Muti led a typically alert and sympathetic accompaniment, scaling down the music to Mozartian dimensions at times to suit the soloists’ intimate view of the score.

Photo: Anne Ryan

Schumann’s Symphony No. 3 “Rhenish” closed the evening. Muti brought his characteristic brand of vigor and textural transparency to Schumann’s most epic work in the genre, though his steely approach diluted some of the score’s essential warmth.  The conductor was also in fussy mode for long stretches Thursday, over-marking dynamics and interior voices in a way that fitfully impeded momentum and drew attention to the conducting and away from the music.
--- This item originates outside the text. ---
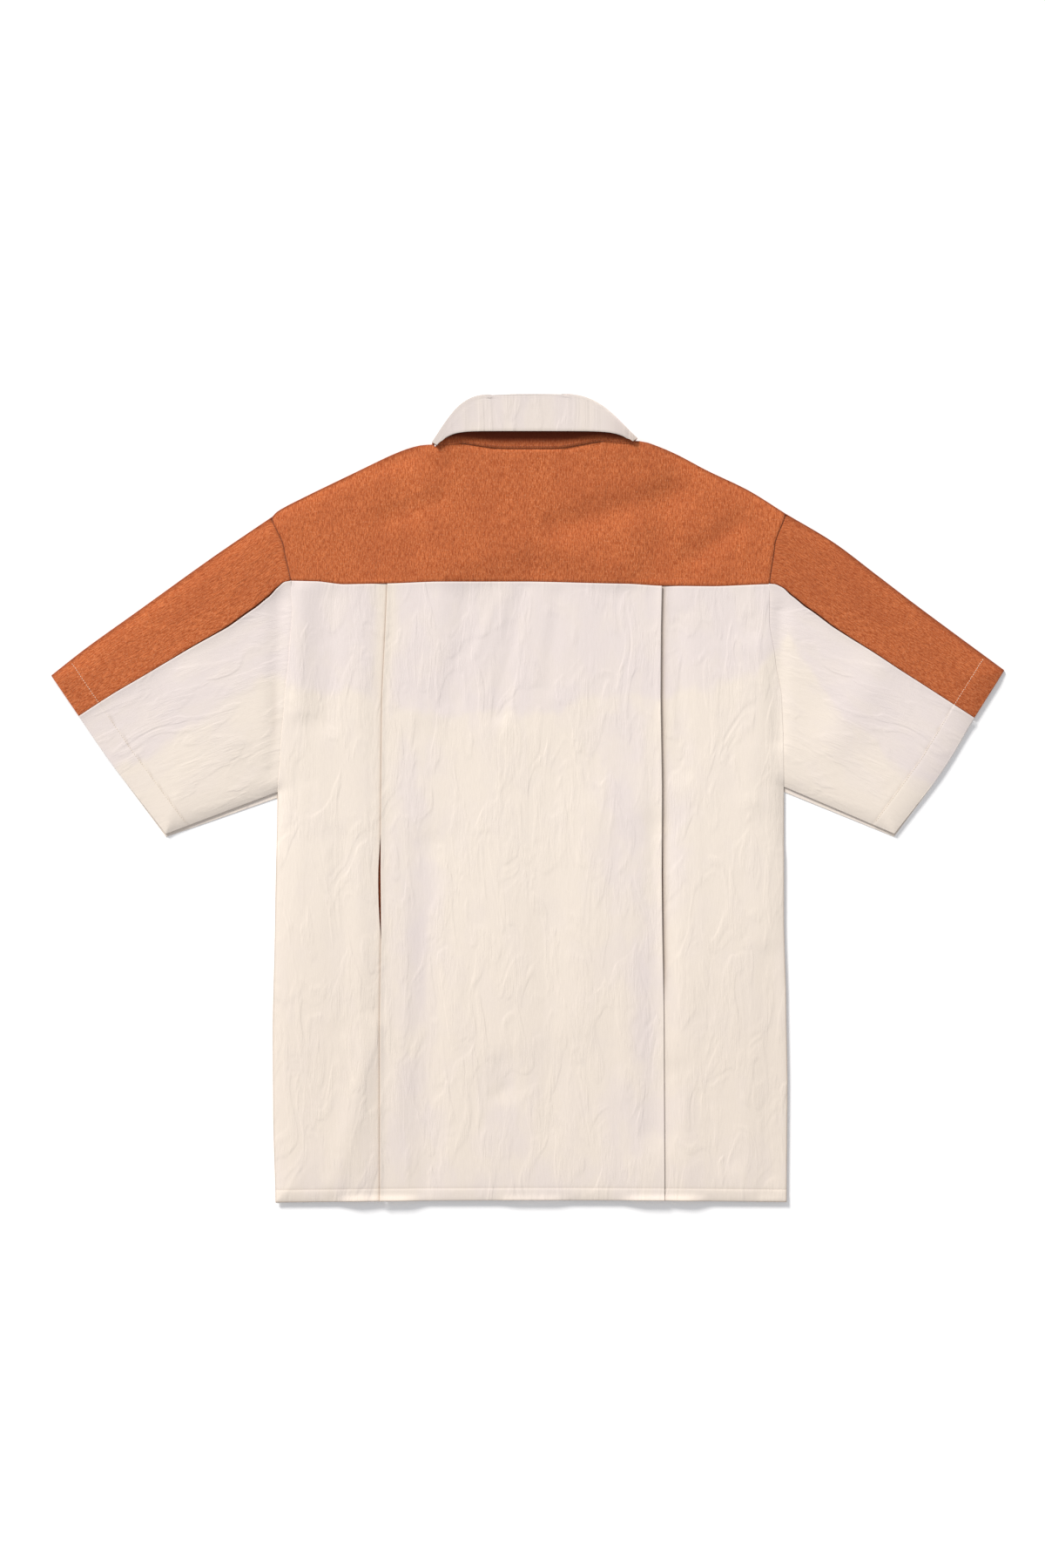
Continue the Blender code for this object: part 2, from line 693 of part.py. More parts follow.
def band_share(side, along):
    return read([(point.along, getattr(point, side)) for point in BAND_SEAM], along)


def oriented(side, grid):
    """Columns in the order that faces the outside up."""
    return grid if side == "right" else grid[::-1]


def make_sleeve(side, rust, cream):
    at, under = sleeve_patch(side, "back"), sleeve_patch(side, "front")
    band, back, front = [], [], []
    low, high = at(0.0, band_share(side, 0.0))[1], at(0.0, 0.0)[1]
    for i in range(SLEEVE_COLUMNS + 1):
        along = (i / SLEEVE_COLUMNS) ** SLEEVE_BIAS
        share = band_share(side, along)
        seam, fold = at(along, share), at(along, 0.0)
        band.append(bowed(side, 1 - along, over_fold(seam, fold, None), BAND_ROWS, low, high))
        points = [at(along, lerp(1.0, share, j / SLEEVE_ROWS)) for j in range(SLEEVE_ROWS + 1)]
        back.append([Vector((*point, upper(*point))) for point in points])
        points = [under(along, lerp(share, 1.0, j / SLEEVE_ROWS)) for j in range(SLEEVE_ROWS + 1)]
        front.append([Vector((*point, lower(*point))) for point in points])
    wall(f"sleeve_band_{side}", oriented(side, band), rust)
    wall(f"sleeve_back_{side}", oriented(side, back), cream)
    flipped = "left" if side == "right" else "right"
    wall(f"sleeve_front_{side}", oriented(flipped, front), cream)


# ---- Collar ----

def bezier(points, share):
    while len(points) > 1:
        points = [lerp(a, b, share) for a, b in zip(points, points[1:])]
    return points[0]


def less(place, direction, length):
    """The place moved back along a direction."""
    return tuple(p - d * length for p, d in zip(place, direction))


def collar_side(side, part):
    """The leaf's fold at the neck's side, from the roll (0) to the tip (1): where its cloth starts
    to turn, and the way it turns out."""
    collar = COLLAR[side]
    line = ((collar.roll_x, collar.roll_y), collar.bulge_1, collar.bulge_2, (collar.tip_x, collar.tip_y))
    across, up = lerp(TURN_AT_ROLL, TURN_AT_TIP, ease(part / TURN_SHARE))
    way = (SIGN[side] * across, up)
    return less(bezier(line, part), way, LEAF_RUN + COLLAR_HALF), way


def collar_section(side, where, share, turn):
    """Points from the neck seam over the roll to the leaf's edge.

    share goes from the centre back or front (0) to the neck's side (1), and turn from 0 on the
    back's side of the fold there to pi on the front's.
    """
    collar, sign = COLLAR[side], SIGN[side]
    roll_side, tip = collar_side(side, 0.0)[0], collar_side(side, 1.0)[0]
    if where == "back":
        seam = neck_seam(side, share)
        roll = (roll_side[0] * share, lerp(COLLAR_TOP_Y - COLLAR_HALF, roll_side[1], share ** 2))
        edge = (tip[0] * share, lerp(LEAF_EDGE_Y, tip[1], share ** LEAF_DROP_POWER))
        weight = share ** 3
    else:
        parting = CENTRE_X + sign * COLLAR_PARTING
        neck = (collar.seam_x - sign * WALL, NECK_BEND_Y)
        seam = lerp(lerp((parting, NECK_FRONT_Y + GAP), neck, ease(share) ** 0.8),
                    (collar.seam_x, collar.seam_y), share ** 5)
        roll = lerp((parting, FRONT_ROLL_Y), roll_side, share)
        edge = lerp((collar.point_x, collar.point_y), tip, share)
        weight = share ** 2
    on_back = (1 + math.cos(turn)) / 2
    levels = Level(*lerp(COLLAR_FRONT, COLLAR_BACK, on_back))
    seam_level = lerp(COLLAR_FRONT.stand, upper(*neck_seam(side, share)), on_back)
    radius = (levels.leaf - levels.stand) / 2
    stand_end = lerp(roll, seam, min(ROLL_REACH, abs(radius) / math.dist(seam, roll)))
    leaf_start = lerp(roll, edge, min(ROLL_REACH, abs(radius) / math.dist(edge, roll)))
    section = []  # place, height, and how far the cloth bends outward at the neck's side
    for k in range(STAND_STEPS):
        part = k / STAND_STEPS
        section.append((lerp(seam, stand_end, part), lerp(seam_level, levels.stand, part),
                        lerp(STAND_RUN, ROLL_RUN, part)))
    for k in range(ROLL_STEPS + 1):
        part = k / ROLL_STEPS
        place = lerp(lerp(stand_end, leaf_start, part), roll, math.sin(math.pi * part))
        height = levels.stand + radius * (1 - math.cos(math.pi * part))
        section.append((place, height, lerp(ROLL_RUN, LEAF_RUN, part)))
    for k in range(1, LEAF_STEPS + 1):
        part = k / LEAF_STEPS
        place = less(lerp(leaf_start, edge, part), lerp(roll_side, tip, part), weight)
        place = tuple(p + weight * b for p, b in zip(place, collar_side(side, part)[0]))
        section.append((place, lerp(levels.leaf, levels.edge, part), LEAF_RUN))
    points = []
    for k, (place, height, run) in enumerate(section):
        way = collar_side(side, max(0.0, (k - STAND_STEPS - ROLL_STEPS) / LEAF_STEPS))[1]
        points.append(Vector((*less(place, way, -run * math.sin(turn)), height)))
    return points


def collar_grid():
    """Sections from the centre front round the neck's left, the back and the right."""
    halves = {}
    for side in SIGN:
        half = [collar_section(side, "back", k / COLLAR_BACK_STEPS, 0.0) for k in range(COLLAR_BACK_STEPS)]
        for k in range(COLLAR_SIDE_STEPS + 1):
            half.append(collar_section(side, "back", 1.0, math.pi * k / COLLAR_SIDE_STEPS))
        for k in range(1, COLLAR_FRONT_STEPS + 1):
            half.append(collar_section(side, "front", 1 - k / COLLAR_FRONT_STEPS, math.pi))
        halves[side] = half
    return halves["left"][:0:-1] + halves["right"]


def make_collar(rust, cream):
    grid = collar_grid()
    wall("collar_under", grid, rust, outer=COLLAR_HALF, inner=PLY_GAP / 2)
    wall("collar_upper", grid, cream, outer=-PLY_GAP / 2, inner=-COLLAR_HALF)


# ---- Buttons ----

def make_button(number, y, finish):
    """A turned button, its dished face on the ground."""
    profile = (
        (BUTTON_RADIUS * 0.62, BUTTON_DISH), (BUTTON_RADIUS * 0.76, 0.0), (BUTTON_RADIUS * 0.92, 0.0),
        (BUTTON_RADIUS, BUTTON_HEIGHT * 0.4), (BUTTON_RADIUS * 0.9, BUTTON_HEIGHT),
    )
    points = [(CENTRE_X + r * math.cos(math.tau * k / BUTTON_SIDES),
               y + r * math.sin(math.tau * k / BUTTON_SIDES), z)
              for r, z in profile for k in range(BUTTON_SIDES)]
    faces = [list(range(BUTTON_SIDES))[::-1]]
    for ring in range(len(profile) - 1):
        for k in range(BUTTON_SIDES):
            a, b = ring * BUTTON_SIDES + k, ring * BUTTON_SIDES + (k + 1) % BUTTON_SIDES
            faces.append([a, b, b + BUTTON_SIDES, a + BUTTON_SIDES])
    faces.append([len(points) - BUTTON_SIDES + k for k in range(BUTTON_SIDES)])
    solid(f"button_{number}", points, faces, finish)


for old in list(bpy.data.objects):
    bpy.data.objects.remove(old)

rust_cloth = material("rust_cloth", RUST)
cream_cloth = material("cream_cloth", CREAM)
horn = material("button_horn", HORN)

make_yoke(rust_cloth)
make_back_centre(cream_cloth)
for shirt_side in SIGN:
    make_back_side(shirt_side, cream_cloth)
    make_pleat_insert(shirt_side, rust_cloth)
    make_front(shirt_side, cream_cloth)
    make_sleeve(shirt_side, rust_cloth, cream_cloth)
make_collar(rust_cloth, cream_cloth)
for count, button_y in enumerate(BUTTON_Y, start=1):
    make_button(count, button_y, horn)
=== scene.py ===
"""Bowling shirt laid flat on its front: rust yoke, sleeve bands and undercollar, cream body, two
pleats in the back.

The ground is z = 0, the neck points along +Y. Sizes are in millimetres until a mesh is made.
"""

import math
from collections import namedtuple

import bpy
import numpy as np
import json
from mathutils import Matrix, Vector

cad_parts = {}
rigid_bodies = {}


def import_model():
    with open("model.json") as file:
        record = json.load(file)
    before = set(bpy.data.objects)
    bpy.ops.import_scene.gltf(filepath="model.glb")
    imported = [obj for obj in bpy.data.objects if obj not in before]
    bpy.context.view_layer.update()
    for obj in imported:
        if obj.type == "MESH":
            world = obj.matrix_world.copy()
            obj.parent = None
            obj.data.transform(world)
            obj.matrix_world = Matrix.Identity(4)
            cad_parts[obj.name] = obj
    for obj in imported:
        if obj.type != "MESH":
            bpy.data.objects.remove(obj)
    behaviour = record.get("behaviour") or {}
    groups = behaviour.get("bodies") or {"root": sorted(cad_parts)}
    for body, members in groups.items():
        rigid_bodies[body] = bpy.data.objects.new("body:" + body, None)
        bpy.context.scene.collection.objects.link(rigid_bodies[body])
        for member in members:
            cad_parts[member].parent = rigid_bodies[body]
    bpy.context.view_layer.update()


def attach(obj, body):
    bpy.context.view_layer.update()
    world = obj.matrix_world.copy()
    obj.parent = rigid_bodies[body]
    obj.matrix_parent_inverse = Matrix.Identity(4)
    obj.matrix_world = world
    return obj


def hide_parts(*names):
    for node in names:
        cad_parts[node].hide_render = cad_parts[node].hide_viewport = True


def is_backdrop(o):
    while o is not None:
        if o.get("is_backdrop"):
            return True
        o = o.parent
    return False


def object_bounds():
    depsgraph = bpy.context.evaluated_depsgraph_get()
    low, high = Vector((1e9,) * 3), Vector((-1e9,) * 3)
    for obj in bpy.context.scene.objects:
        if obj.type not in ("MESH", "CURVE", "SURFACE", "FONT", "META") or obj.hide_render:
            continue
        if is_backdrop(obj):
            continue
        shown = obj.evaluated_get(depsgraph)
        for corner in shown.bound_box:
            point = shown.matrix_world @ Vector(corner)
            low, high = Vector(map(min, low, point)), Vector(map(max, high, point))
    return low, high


for start_up in list(bpy.data.objects):
    bpy.data.objects.remove(start_up)
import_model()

# ---------------------------------------------------------------- Studio
# The shirt lies on a white table under a wide soft light beyond its neck and a little to its
# left, with a pale sky all round that fills the shadows. The camera hangs straight above it.

MM = 0.001
VIEW_X, VIEW_Y = -6.2, 15.0  # middle of the frame
VIEW_TALL = 1584.0
CAMERA_UP = 4400.0
LENS = 100.0
TABLE_WIDE = 24.0  # metres
TABLE_GLOW, SKY_GLOW, KEY_STRENGTH = 0.105, 0.53, 3.95
KEY_TILT, KEY_HEADING, KEY_SOFT = 62.0, 212.0, 18.0  # degrees



def new_finish(name, **values):
    """A material with these settings of its shader: itself, its node tree and its shader."""
    made = bpy.data.materials.new(name)
    made.use_nodes = True
    shader = made.node_tree.nodes["Principled BSDF"]
    for key, value in values.items():
        shader.inputs[key.replace("_", " ")].default_value = value
    return made, made.node_tree, shader


camera_data = bpy.data.cameras.new("camera")
camera_data.sensor_fit = "VERTICAL"
camera_data.sensor_height = VIEW_TALL * LENS / CAMERA_UP
camera_data.lens = LENS
camera_data.clip_end = 50.0
camera = bpy.data.objects.new("camera", camera_data)
camera.location = (VIEW_X * MM, VIEW_Y * MM, CAMERA_UP * MM)
bpy.context.scene.collection.objects.link(camera)
bpy.context.scene.camera = camera
bpy.context.scene.view_settings.view_transform = "Standard"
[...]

The orchestra’s playing was energetic and responsive, a couple ensemble lapses in the first violins apart. David Cooper had one of his more consistent outings since taking the principal horn chair in July, with robust solo attacks and fewer technical slips.

Following intermission, three recently retired orchestra members were honored in a brief onstage ceremony with CSO president Jeff Alexander. Riccardo Muti presented the Theodore Thomas medallion to bassist Roger Cline and violists Daniel Orbach and John Bartholomew. 

Also retiring and receiving the medallion but not present were assistant principal flute Richard Graef, cellist Jonathan Pegis, and bass Michael Hovnanian.

The program will be repeated 8 p.m. Saturday and 7:30 p.m. Tuesday.; 312-294-3000.

Posted in Performances

3 Responses to “Intimately scaled Brahms for two warms up a chilly night at CSO”

  1. Posted Nov 09, 2019 at 3:08 pm by mary

    “David Cooper had one of his more consistent outings since taking the principal horn chair in September, with robust solo attacks and fewer technical slips.”

    Oh dear. Muti is not a pushover when it comes to granting tenure.

  2. Posted Nov 10, 2019 at 8:14 am by Ellen Criz

    Heard they gave a surprise honor to Dan Gingrich on Saturday. Honorary First Horn for Life. Well deserved.

  3. Posted Nov 10, 2019 at 3:40 pm by Alan Goldberg

    Not sure what the complaint is about Cooper’s playing. I attended Thursday night and most of the other programs this season and am finding his playing technically assured and gorgeous in tone.